Australian Mining Magnate in the Hotseat for World’s Largest Hydro Project

By Daniel Y. Teng
Daniel Y. Teng
Daniel Y. Teng
June 15, 2021 Updated: June 16, 2021

One of Australia’s wealthiest individuals, Andrew “Twiggy” Forrest, is in the hot seat to develop the world’s largest hydroelectric project in central Africa.

On Wednesday, the mining magnate’s company, Fortescue Metals Group, confirmed discussions were already underway between Forrest and the Democratic Republic of Congo (DRC) government.

Under current arrangements, Forrest’s Fortescue Future Industries (FFI) has been granted exclusive rights to develop the massive US$80 billion Grand Inga development (pdf). Any interested parties keen to invest or participate in the project have been invited to deal with FFI.

Grand Inga contains seven potential hydroelectric power stations and could generate over 40,000 megawatts of electricity to power substantial populations of the African continent.

If completed, the project will eclipse the combined electricity generation of the Three Gorges in China and Itaipu in South America.

However, the DRC has had a troubled track record in obtaining finance for the development. The World Bank cancelled involvement in the project in 2016 after the government decided to “take the project in a different strategic direction.”

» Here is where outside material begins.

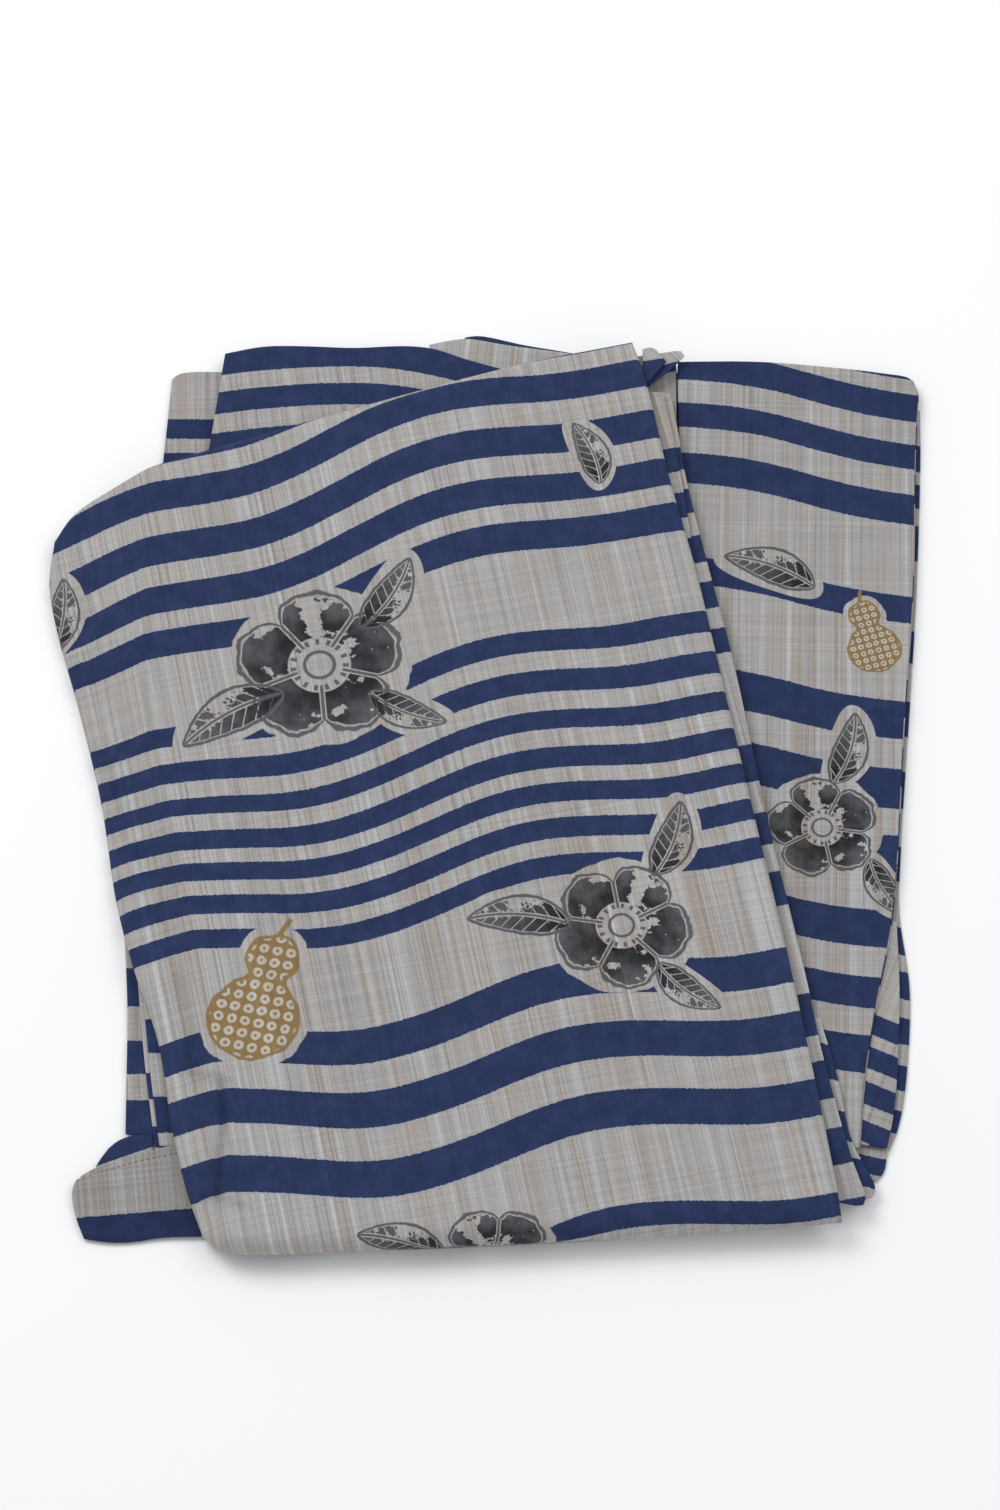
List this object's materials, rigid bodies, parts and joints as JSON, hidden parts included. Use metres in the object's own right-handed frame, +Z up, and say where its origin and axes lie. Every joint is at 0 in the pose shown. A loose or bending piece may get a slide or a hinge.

According to Forrest, “We have a number of parties highly interested in supporting our projects, and Fortescue will invest on behalf of itself and its supporters over $100 billion developing the top hydro, solar, and geothermal sites in Africa.”

“Fortescue will take each project through to bankable feasibility approval where there are an array of international investors and lenders willing to participate in the green energy revolution,” he told the Australian Financial Review.

Forrest has been on the hunt for large-scale renewable projects after announcing in November that he was pushing to transition his mining company into a green energy giant.

Throughout August to December last year, Forrest—along with a team of 41 people—embarked on a four-month tour spanning 47 countries in search of hydro, solar, wind, and other renewable projects.